= Eckart Haupt =

German flutist (born 1945)

Eckart Haupt (born 2 November 1945) is a German flutist and university teacher. The Staatskapelle Dresden described him on their homepage as one of the "leading flutists of the present".

== Life ==
Born in Zittau, Saxony, Haupt grew up in Görlitz. He later studied in Dresden with Fritz Rucker (flute) and Manfred Weiss, as well as musical composition in the University of Music and Theatre Leipzig with Erich List (flute).
He had his first jobs in Dessau and Berlin. In 1970, he was engaged by Kurt Masur as solo flutist of the Dresden Philharmonic. In 1981 he got an engagement as principal flutist of the Staatskapelle Dresden by Herbert Blomstedt, where he played until his retirement in 2010. Solo concerts in Europe, Japan, the Middle East, South America and the USA followed. Since 1992 he plays as solo flutist in the Bayreuth Festival orchestra.

Haupt has a broad repertoire ranging from Baroque to modern music. He has co-edited historical sources with Peters and Hofmeister Leipzig (e.g. by Johann Joachim Quantz and his teacher Pierre-Gabriel Buffardin and the Viennese composer and pianist Leopoldine Blahetka). His recordings are award-winning. The recordings with works by Johann Sebastian Bach and Carl Philipp Emanuel Bach were considered exemplary

Haupt holds a professorship at the Hochschule für Musik Carl Maria von Weber.
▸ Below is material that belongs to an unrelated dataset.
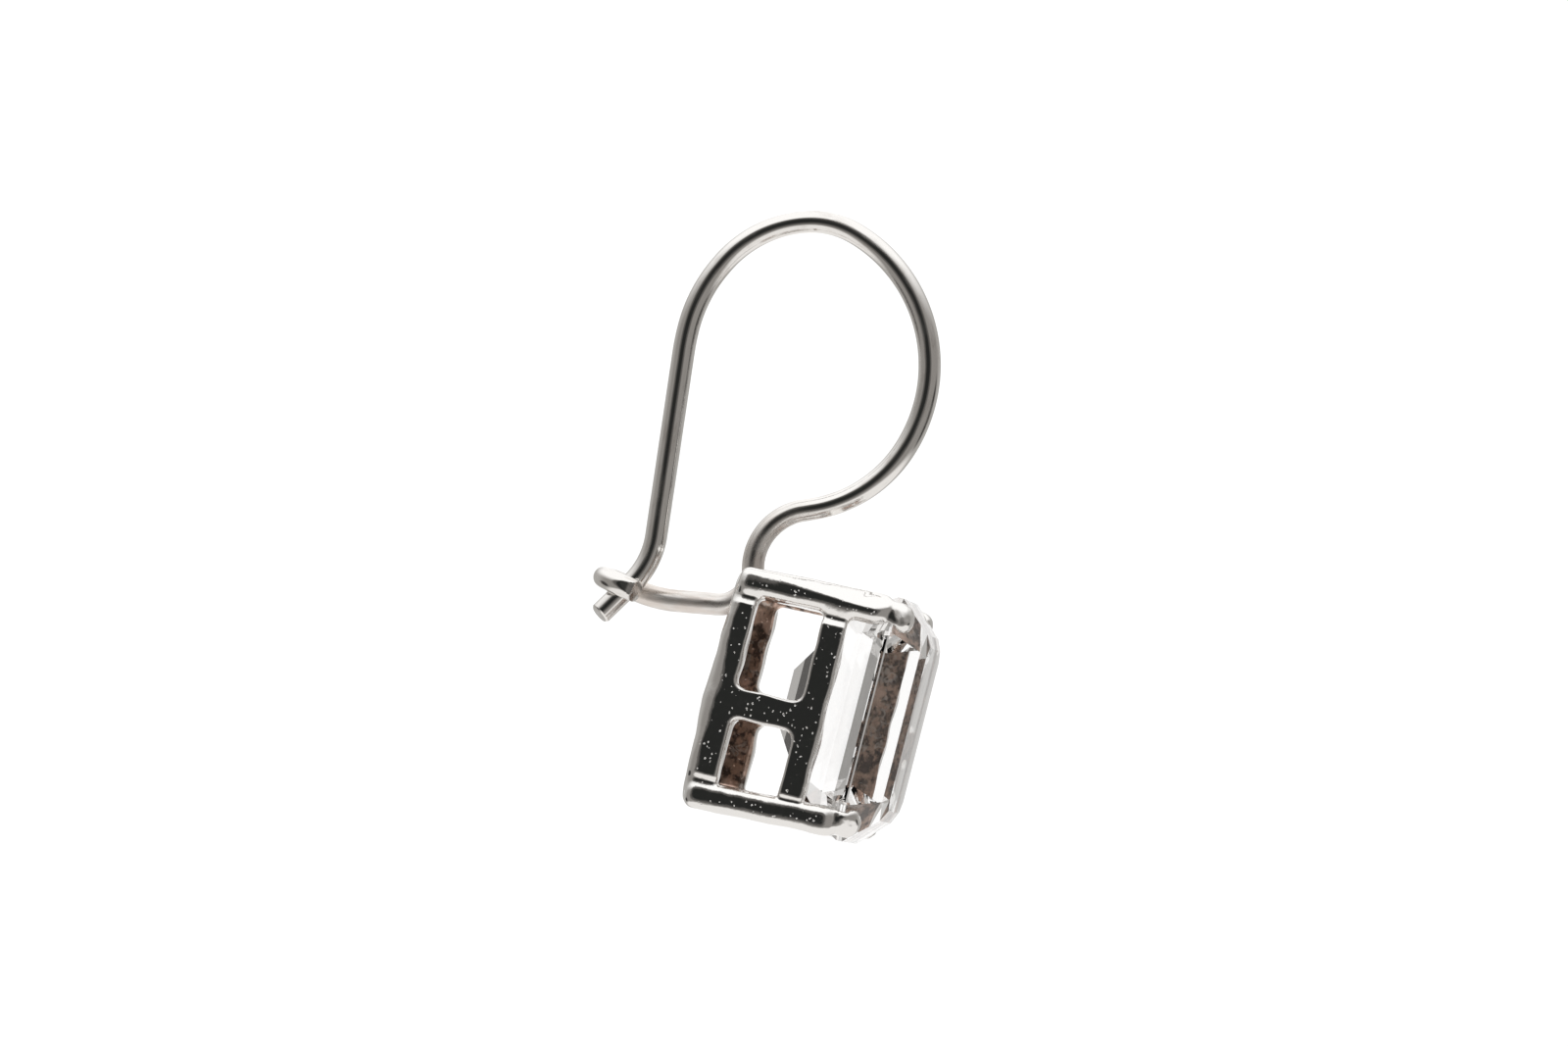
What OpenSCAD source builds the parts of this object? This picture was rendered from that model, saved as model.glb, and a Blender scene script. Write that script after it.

Some of his students have found employment as flutists in the major orchestras of Germany. He is director of international master classes. Haupt has received numerous prizes and awards, for example the Fritz Busch Prize.

In 2010 Haupt received his doctorate on the topic Die Einführung der Böhmflöte in der Dresdner Hofkapelle (The introduction of the Boehm flute in the Dresden court orchestra) at the Hochschule für Musik Carl Maria von Weber Dresden. The revised version was published in 2011 as volume 2 of the Studien zum Dresdner Musikleben im 19. Jahrhundert by Verlag Dohr.

Haupt also deals with painting and graphics, works by him have already been exhibited several times, e.g. in 2011 in the series "Malende Musiker - Musizierende Maler" of the Sächsischer Musikrat in Colditz Castle.

== Publications ==
- Eckart Haupt: Flöten – Flötisten – Orchesterklang. Die Staatskapelle Dresden zwischen Weber und Strauss. Dohr, Cologne 2011, ISBN 978-3-936655-91-9.